While pain points are the primary focus of the interviews, the conversations often lead to insights on where the advisor or firm have fallen short. The conversations can evolve into discussions of the subtleties that advisors can’t see from the outside – how a particular business’s needs are different than others in its industry, for example.
Clients may not be expecting those discussions. But business leaders always appreciate transparency and candor. And while the conversations occasionally get awkward, pushing through the awkward moments breaks down communication barriers. Knowing their outside advisors care enough to ask makes clients eager to open up.
Picking the right interviewer
It’s important to think about who’s asking the questions. Putting interviews in the hands of a trained researcher always pays dividends; aptitude in eliciting candor, probing for fresh insights and analyzing the interview content will ensure nobody’s time feels wasted. And interviewees tend to be more candid with a third party.
At the same time, the firm has to be a collaborator – connecting the interviewee with the interviewer, introducing the project and process through an initial email or phone call. The advisor or firm rep should also thoroughly brief the interviewer on any pertinent issues. For the interviewee to feel at ease, the interviewer should understand the relationship history and any hot button issues.
The right approach for your clients – and for you
There are several options for undertaking this type of research. Selecting one approach versus another depends upon the topics and objectives at hand:
- One-on-one, in-depth interviews often make the most sense for pain points research. There are situations where clients will dish frank insights if they feel they’re engaged in conversation with an audience of one and that person is a trained moderator who they can trust to report the conversation accurately – and with the right discretion.
- Focus groups, online or in-person, can reveal challenges and serve as forums for testing potential solutions. In some cases, it’s preferable to have a group of peers weigh in on business pain points in an iterative discussion, particularly if a firm wants to get a sense for differing priorities among executives in different roles. The CFO and CMO may be thinking about the same problem with very different levels of urgency, for example.
Working on behalf of a financial institution, Greentarget moderated an online discussion between attorneys, claims administrators and the judiciary regarding pain points in class action settlements. Each group provided a different level of awareness about our client’s capabilities (and letting them interact with each other enhanced the discussion). Our findings gave the client a road map for determining which of their services and audiences – clients and prospects – deserved greater focus and attention.
- Online surveys can also foster pain point conversations.

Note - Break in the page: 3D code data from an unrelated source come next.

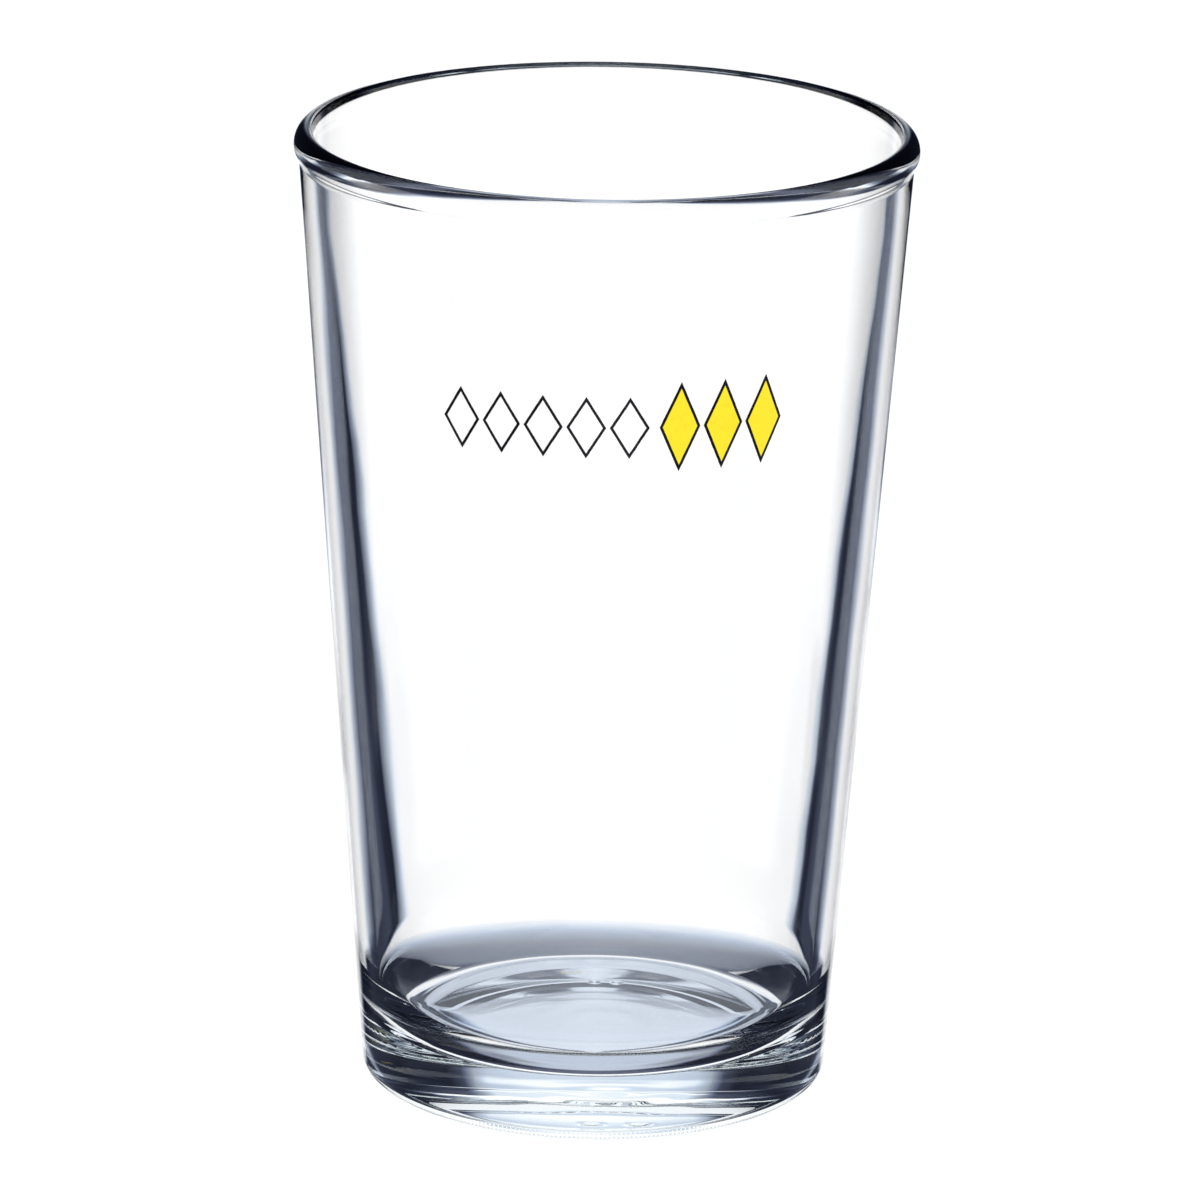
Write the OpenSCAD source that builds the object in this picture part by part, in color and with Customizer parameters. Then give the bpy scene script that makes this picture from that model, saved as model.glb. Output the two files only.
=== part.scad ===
// Conical pint tumbler: one piece of pressed and blown soda-lime glass with a beaded rim,
// a heavy base and a punt underneath, and an enamel print fired onto the front.

/* [Glass] */
// Height from the resting plane to the crest of the rim
glass_h = 142; // [112:1:175]
// Outer wall radius, produced up to the plane of the rim
mouth_r = 44.5; // [37:0.1:54]
// Outer wall radius, produced down to the resting plane
foot_r = 33.9; // [27:0.1:41]
// Wall thickness at the rim
mouth_wall = 2.2; // [1.6:0.1:3.2]
// Wall thickness at the foot
foot_wall = 3; // [2.2:0.1:4.5]

/* [Rim] */
// How far the bead stands proud of the wall
bead_proud = 0.6; // [0.2:0.1:1.5]
// Height of the bead, from the wall below it to the crest
bead_h = 4.8; // [3:0.1:8]
// Share of the bead's height that lies above its widest line
bead_high_share = 0.52; // [0.4:0.01:0.7]
// Height of the small round between the rim's crest and the inner wall
lip_round_h = 0.5; // [0.3:0.1:2]
// Distance of the rim's crest from the inner wall
crest_in = 0.6; // [0.3:0.1:1.4]

/* [Base] */
// Thickness of the base where the flat of the floor ends
floor_t = 8.7; // [6:0.1:14]
// Radius of the curve that brings the inner wall down to the edge of the floor
floor_curve = 11; // [9:0.5:14]
// Distance of the floor's crisp edge from the inner wall, produced down to the floor
floor_edge_in = 5.9; // [4:0.1:8]
// How far the middle of the floor is raised above its edge
floor_crown = 1; // [0.1:0.1:3]
// Radius of the rounded heel between the wall and the resting plane
heel_r = 2.6; // [1:0.1:5]
// Width of the flat resting ring, from the heel in to the punt
ring_w = 6; // [3:0.1:14]
// Height of the punt above the resting plane at its centre
punt_rise = 2; // [0.8:0.1:4]

/* [Mould marks] */
// Number of raised pips left by the mould in the punt
pip_count = 2; // [1:1:4]
// Distance from one pip to the next
pip_pitch = 3.3; // [2.4:0.1:5]
// Distance of the row of pips from the edge of the punt
pip_inset = 8; // [4:0.1:16]
// Radius of the ball that cuts one pip
pip_ball_r = 1; // [0.6:0.1:1.2]
// How far a pip stands out of the punt
pip_proud = 0.3; // [0.1:0.05:0.4]

/* [Print] */
// Distance from the crest of the rim down to the middle of the print
print_drop = 33; // [20:1:70]
// Distance round the wall from the front line to the left end of the print
print_left = 23.4; // [15:0.1:30]
// Number of open black lozenges
open_count = 5; // [1:1:6]
// Width of one open lozenge, measured round the wall
open_w = 5.6; // [3:0.1:7]
// Height of one open lozenge
open_h = 9.1; // [6:0.1:14]
// Number of filled yellow lozenges with a black border
filled_count = 3; // [1:1:5]
// Width of one filled lozenge with its border
filled_w = 5.9; // [3:0.1:7]
// Height of one filled lozenge with its border
filled_h = 13.2; // [8:0.1:18]
// Width of the printed black line
line_w = 0.4; // [0.2:0.05:0.6]
// Gap between two lozenges of a group
lozenge_gap = 0.5; // [0.2:0.1:2]
// Gap between the open group and the filled group
group_gap = 1.4; // [0.5:0.1:4]
// Thickness of the fired enamel film
film_t = 0.1; // [0.05:0.05:0.2]

/* [Hidden] */
// Slope of the outer and the inner wall, in radius per height
outer_slope = (mouth_r - foot_r) / glass_h;
inner_slope = (mouth_r - mouth_wall - foot_r + foot_wall) / glass_h;
outer_lean = atan(outer_slope);
inner_lean = atan(inner_slope);
// Segments of a quarter round and of the longer shallow curves
arc_steps = 10;
dome_steps = 12;
// Radius and height of the bead's widest line, of its foot and of the rim's crest
bead_z = glass_h - bead_h * bead_high_share;
bead_foot_z = glass_h - bead_h;
bead_r = outer_r(bead_z) + bead_proud;
lip_z = glass_h - lip_round_h;
crest_r = inner_r(lip_z) + crest_in;
// Centre of the heel's round
heel_centre_r = outer_r(heel_r) - heel_r / cos(outer_lean);
// Radius of the floor's edge, and the centre of the curve that meets it and is tangent to the inner wall
floor_edge_r = inner_r(floor_t) - floor_edge_in;
curve_run = floor_curve / cos(inner_lean) - floor_edge_in;
curve_rise = (inner_slope * curve_run
    + sqrt(pow(floor_curve, 2) * (1 + pow(inner_slope, 2)) - pow(curve_run, 2)))
    / (1 + pow(inner_slope, 2));
curve_z = floor_t + curve_rise;
curve_centre_r = floor_edge_r - curve_run + inner_slope * curve_rise;
// Radius of the punt, its row of pips, and the sphere that it is part of
punt_r = heel_centre_r - ring_w;
pip_reach = punt_r - pip_inset;
punt_ball_r = (punt_r * punt_r + punt_rise * punt_rise) / (2 * punt_rise);
// Height and radius of the print, and the distance round the wall to the left end of each group
print_z = glass_h - print_drop;
print_r = outer_r(print_z);
open_left = -print_left;
open_span = open_count * (open_w + lozenge_gap) - lozenge_gap;
filled_left = open_left + open_span + group_gap;
// Depth of the tool that cuts a lozenge out of the film
cutter_depth = print_r + 10;
// Roundness of the revolved solids
turn_fn = 180;

// Radius of the outer and of the inner wall at height z
function outer_r(z) = foot_r + outer_slope * z;
function inner_r(z) = foot_r - foot_wall + inner_slope * z;

// Height of the underside at radius r, within the punt
function punt_z(r) = sqrt(punt_ball_r * punt_ball_r - r * r) - punt_ball_r + punt_rise;

// Points of an elliptical arc about (cr, cz), from angle a to angle b
function arc(cr, cz, rr, rz, a, b, steps) =
    [for (i = [0:steps]) let (t = a + (b - a) * i / steps) [cr + rr * cos(t), cz + rz * sin(t)]];

// The underside: the domed punt, then the heel's round at the end of the flat resting ring
function underside_points() = concat(
    [for (i = [0:dome_steps]) let (r = punt_r * i / dome_steps) [r, punt_z(r)]],
    arc(heel_centre_r, heel_r, heel_r, heel_r, -90, -outer_lean, arc_steps)
);

// The bead: it swells out of the wall, then rounds over the crest into the inner wall
function rim_points() = concat(
    [for (i = [0:arc_steps])
        let (t = i / arc_steps, foot = outer_r(bead_foot_z))
        [bead_r - (bead_r - foot) * (1 + cos(180 * t)) / 2, bead_foot_z + (bead_z - bead_foot_z) * t]],
    [for (p = arc(crest_r, bead_z, bead_r - crest_r, glass_h - bead_z, 0, 90, arc_steps)) if (p[0] < bead_r) p],
    [for (p = arc(crest_r, lip_z, crest_r - inner_r(lip_z), lip_round_h, 90, 180, arc_steps))
        if (p[0] < crest_r) p]
);

// The cavity: the curve down to the floor's crisp edge, then the low crown of the floor
function cavity_points() = concat(
    arc(curve_centre_r, curve_z, floor_curve, floor_curve,
        -inner_lean, -atan2(curve_rise, floor_edge_r - curve_centre_r), arc_steps),
    [for (i = [dome_steps - 1:-1:0])
        let (t = i / dome_steps)
        [floor_edge_r * t, floor_t + floor_crown * (1 + cos(180 * t)) / 2]]
);

// One mould pip: a low round cap that hangs from the punt
module pip(x) {
    reach = sqrt(x * x + pip_reach * pip_reach);
    translate([x, pip_reach, punt_z(reach) + pip_ball_r - pip_proud])
        sphere(r = pip_ball_r, $fn = 48);
}

// Body of clear glass
module glass_body() {
    color("lightcyan", 0.5)
        union() {
            rotate_extrude($fn = turn_fn)
                polygon(concat(underside_points(), rim_points(), cavity_points()));
            for (i = [0:pip_count - 1])
                pip(i * pip_pitch);
        }
}

// Conical film of enamel on the outer wall, over the height of a lozenge
module film(height) {
    low = print_z - height / 2;
    high = print_z + height / 2;
    rotate_extrude($fn = turn_fn)
        polygon([
            [outer_r(low), low],
            [outer_r(low) + film_t, low],
            [outer_r(high) + film_t, high],
            [outer_r(high), high]
        ]);
}

// Lozenge of width w and height h, drawn smaller by an even inset all round
module lozenge(w, h, inset) {
    edge_reach = w * h / (2 * sqrt(w * w + h * h));
    share = (edge_reach - inset) / edge_reach;
    polygon([
        [-share * w / 2, 0],
        [0, -share * h / 2],
        [share * w / 2, 0],
        [0, share * h / 2]
    ]);
}

// Turns a flat shape to face out of the wall, at a distance round it from the front line
module on_wall(distance) {
    rotate([0, 0, distance / print_r * 180 / PI])
        translate([0, 0, print_z])
            rotate([90, 0, 0])
                linear_extrude(height = cutter_depth)
                    children();
}

// Distance round the wall to the middle of lozenge i of a group
function lozenge_place(left, w, i) = left + w / 2 + (i - 1) * (w + lozenge_gap);

// One lozenge drawn in black line
module black_lozenge(distance, w, h) {
    color("black")
        intersection() {
            film(h);
            on_wall(distance)
                difference() {
                    lozenge(w, h, 0);
                    lozenge(w, h, line_w);
                }
        }
}

// One open lozenge
module open_lozenge(i) {
    black_lozenge(lozenge_place(open_left, open_w, i), open_w, open_h);
}

// Black border of one filled lozenge
module lozenge_border(i) {
    black_lozenge(lozenge_place(filled_left, filled_w, i), filled_w, filled_h);
}

// Yellow fill, which ends where its border begins
module lozenge_fill(i) {
    color("gold")
        intersection() {
            film(filled_h);
            on_wall(lozenge_place(filled_left, filled_w, i))
                lozenge(filled_w, filled_h, line_w);
        }
}

glass_body();
for (i = [1:open_count])
    open_lozenge(i);
for (i = [1:filled_count])
    lozenge_border(i);
for (i = [1:filled_count])
    lozenge_fill(i);
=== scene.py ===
import math

import bmesh
import bpy
from mathutils import Matrix, Vector, noise


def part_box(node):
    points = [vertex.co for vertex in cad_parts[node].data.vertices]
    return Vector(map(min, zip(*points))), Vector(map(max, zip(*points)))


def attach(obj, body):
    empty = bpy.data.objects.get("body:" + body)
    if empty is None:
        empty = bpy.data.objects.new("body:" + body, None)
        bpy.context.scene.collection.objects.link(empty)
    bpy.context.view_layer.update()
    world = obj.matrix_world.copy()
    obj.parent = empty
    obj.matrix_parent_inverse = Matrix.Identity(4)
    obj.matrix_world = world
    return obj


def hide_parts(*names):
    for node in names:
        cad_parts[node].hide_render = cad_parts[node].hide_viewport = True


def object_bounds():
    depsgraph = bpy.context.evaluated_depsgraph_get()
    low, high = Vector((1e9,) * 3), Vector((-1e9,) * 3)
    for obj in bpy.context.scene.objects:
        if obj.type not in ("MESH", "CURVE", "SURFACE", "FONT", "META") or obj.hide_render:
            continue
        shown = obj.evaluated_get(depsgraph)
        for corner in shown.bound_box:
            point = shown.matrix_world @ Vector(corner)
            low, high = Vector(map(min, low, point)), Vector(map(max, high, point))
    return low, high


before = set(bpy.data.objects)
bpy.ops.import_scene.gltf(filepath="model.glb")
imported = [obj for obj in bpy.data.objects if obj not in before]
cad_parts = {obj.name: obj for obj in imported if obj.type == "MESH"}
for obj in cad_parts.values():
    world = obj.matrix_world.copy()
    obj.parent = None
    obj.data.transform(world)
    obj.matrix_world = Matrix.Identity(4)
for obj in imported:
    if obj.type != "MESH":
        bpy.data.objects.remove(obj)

CAD_LOW, CAD_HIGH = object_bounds()
MM = 0.001

# ---------------------------------------------------------------------------
# Camera: a long lens, a little above the mouth, turned by the slight lean that
# the glass has in the frame.
# ---------------------------------------------------------------------------
glass_high = CAD_HIGH.z - CAD_LOW.z
view_lens = 259.0
view_sensor = 36.0
view_elevation = math.radians(16.4)
view_roll = math.radians(0.89)
view_distance = 8.844 * glass_high
view_middle = 0.5044 * glass_high
view_target = Vector((0, 0, view_middle))


def new_camera():
    """The camera, aimed at the target and rolled about its own line of sight."""
    data = bpy.data.cameras.new("view")
    data.lens = view_lens
    data.sensor_width = view_sensor
    camera = bpy.data.objects.new("view", data)
    back = Vector((0, -math.cos(view_elevation), math.sin(view_elevation)))
    aim = back.to_track_quat("Z", "Y").to_matrix().to_4x4()
    camera.matrix_world = (
        Matrix.Translation(view_target + back * view_distance) @ aim @ Matrix.Rotation(view_roll, 4, "Z")
    )
    bpy.context.scene.collection.objects.link(camera)
    return camera


bpy.context.scene.camera = new_camera()

# ---------------------------------------------------------------------------
# Studio: a pale floor and a white surround that light the glass softly from all
# round. Only the glass sees the dark cards between the white panels, and a glowing
# grey ring of painted shade on the table close round its foot, which draws its edges.
# ---------------------------------------------------------------------------
bpy.context.scene.view_settings.view_transform = "Standard"
most_bounces = 32
most_mirror_bounces = 24
most_clear_bounces = 16
bpy.context.scene.cycles.max_bounces = most_bounces
bpy.context.scene.cycles.transmission_bounces = most_bounces
bpy.context.scene.cycles.glossy_bounces = most_mirror_bounces
bpy.context.scene.cycles.transparent_max_bounces = most_clear_bounces


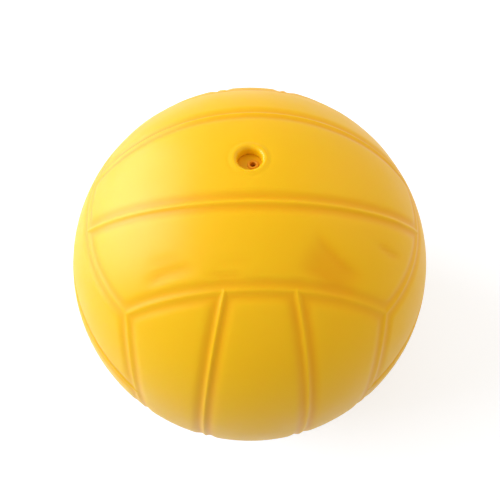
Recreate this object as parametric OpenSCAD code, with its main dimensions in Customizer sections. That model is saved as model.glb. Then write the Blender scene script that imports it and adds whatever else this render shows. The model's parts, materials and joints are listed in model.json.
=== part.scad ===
// Inflatable ball of moulded vinyl, with 18 moulded panels and a needle valve.
// Lengths are in millimetres and angles in degrees. The origin is the ball's centre, +Z runs out
// through the valve, +X is to the right and -Y is the side that the valve is seen from.

/* [Ball] */
// Outside diameter over the panels
ball_d = 152.4; // [130:0.1:220]
// Thickness of the vinyl skin under a panel
skin_wall = 1.9; // [1.5:0.1:4]

/* [Panel pattern] */
// Angle at the ball's centre from a face's middle line to the seams beside it
strip_angle = 14.4; // [11:0.1:18]
// Tilt of the panel pattern about X, because the valve isn't quite in the middle of its panel
pattern_tilt_x = -2.4; // [-5:0.1:5]
// Tilt of the panel pattern about Y
pattern_tilt_y = 2.4; // [-5:0.1:5]
// Turn of the panel pattern about the valve
pattern_turn = 1.1; // [-5:0.1:5]

/* [Seams] */
// Width of a seam from one panel's soft edge to the next
seam_w = 8.6; // [7.6:0.1:10]
// Depth of a seam's floor under the panels
seam_depth = 0.6; // [0.45:0.05:0.8]
// Radius that rolls a panel's edge down into a seam
panel_edge_r = 2.4; // [1.8:0.1:3]
// Radius of the bead along the middle of a seam round a face
bead_r = 1.3; // [1.1:0.05:1.4]
// Radius of the bead along a seam between two strips of a face
strip_bead_r = 1.22; // [1.1:0.02:1.4]
// Depth of a bead's centre under the panels
bead_centre_depth = 1.5; // [1.45:0.05:1.6]

/* [Valve well] */
// Bore of the well that the valve lies in
well_d = 8.2; // [7:0.1:10]
// Depth of the well from its mouth to the valve housing
well_depth = 3.65; // [3:0.05:6]
// Radius of the well's rolled rim
rim_r = 1.4; // [1:0.1:2]
// Radius that rounds the well's wall off where it meets the housing
lip_edge_r = 0.6; // [0.4:0.05:1]

/* [Valve neck] */
// Wall of the neck that grips the valve housing
neck_wall = 1.8; // [1.2:0.1:3]
// Length of the housing that the neck grips
neck_grip = 8; // [6:0.1:14]

/* [Valve housing] */
// Diameter of the housing
housing_d = 11.4; // [10.8:0.1:14]
// Length of the housing past the neck's inner end
housing_tail = 2; // [1:0.1:4]
// Thickness of the housing's outer end, which is the well's floor
housing_face = 1.6; // [1.2:0.1:2.2]
// Thickness of the housing's inner end
housing_end = 1.4; // [1:0.1:2]
// Height of the locking rib round the housing
rib_height = 0.8; // [0.4:0.1:1.4]
// Width of the locking rib
rib_w = 2; // [1.4:0.1:3]
// Diameter of the air hole in the housing's inner end
air_hole_d = 2.6; // [1.6:0.1:4]

/* [Valve core] */
// Diameter of the core's body
core_d = 6.4; // [5:0.1:7.4]
// Diameter of the core's nose, which shows in the well
nose_d = 3.8; // [3.2:0.1:4.4]
// Height of the nose above the well's floor
nose_height = 0.4; // [0.3:0.05:0.8]
// Diameter of the needle hole
needle_d = 1.9; // [1.6:0.05:2.2]
// Depth of the open needle hole under the nose's face, down to the closed slit
needle_depth = 4.2; // [3:0.1:6]
// Sideways place of the core in the housing
core_offset = 1.05; // [0:0.05:1.2]

/* [Hidden] */
$fn = 96;

// Clearance all round between pieces that are pushed together
push_fit = 0.02;
// Overrun of a cut past the surface that it opens
overrun = 0.2;
// Radius that rounds the nose's edge
nose_edge_r = 0.25;
// Width of the lead-in round the needle hole
needle_lead = 0.25;
// Chamfer on the inner ends of the neck, the housing and the core
end_chamfer = 0.6;
// Size of the ball that joins three beads at a corner, against a bead's own
joint_share = 1.14;

ball_r = ball_d / 2;
floor_r = ball_r - seam_depth;
inside_r = ball_r - skin_wall;
well_r = well_d / 2;
housing_r = housing_d / 2;
core_r = core_d / 2;
nose_r = nose_d / 2;
needle_r = needle_d / 2;

// A face's rim lies where the ball's three axes are equally far away
face_angle = acos(1 / sqrt(3));
// Half the length, as an angle, of the great circle between a face's rims
strip_half_angle = acos(cos(face_angle) / cos(strip_angle));
// Each face has its rim at two of its sides, a quarter turn long
rim_half_angle = 45;

// Heights along the valve's axis
mouth_z = sqrt(ball_r * ball_r - (well_r + rim_r) * (well_r + rim_r));
housing_top_z = mouth_z - well_depth;
housing_base_z = housing_top_z - neck_grip - housing_tail;
neck_base_z = housing_top_z - neck_grip;
pocket_top_z = housing_top_z - housing_face;
pocket_base_z = housing_base_z + housing_end;
nose_top_z = housing_top_z + nose_height;
rib_z = housing_top_z - neck_grip / 2;
rib_r = housing_r + rib_height;
neck_r = rib_r + neck_wall;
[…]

Greentarget sees stronger data sets overall – with more decisive opinions – when we kick off a survey with a series of thoughtful questions around how respondents are feeling and where they are most desperate for guidance. In a recent survey about business operations in Latin America, we uncovered a business challenge that had not been directly addressed in messaging by any of the respondent’s outside counsel. It was easy for our law firm client to address the issue – but they didn’t know about it until we asked the right questions in the right setting.
Turning interviewees into advocates
Finally, engaging clients in one-on-one or small-group interviews, even surveys, can generate advocacy. There are a couple of important considerations for professional service providers here – and they should be considered in advance, lest an interviewee feel his or her insights were wasted or commoditized.
First, the firm should have a clear follow-up plan. Keeping in touch with the interviewees through individual outreach, even with just a summary of the interview content, can prove important in generating their long-term advocacy. Second, in cases where VoC research is part of a thought leadership initiative, the firm should have a clearly defined role for interviewees in the resulting article or report. In some cases, it may have an opportunity to quote them as experts.
Steve Jobs once urged companies to get as close as possible to customers, “So close that you can tell them what they need before they realize it themselves.” Getting to that level of intimacy takes more than treating clients to the occasional dinner – especially in the social-distancing era.
Asking the right questions, in the right moments, knowing how to process the answers and acting on the results helps a firm stay a step ahead of its clients’ needs.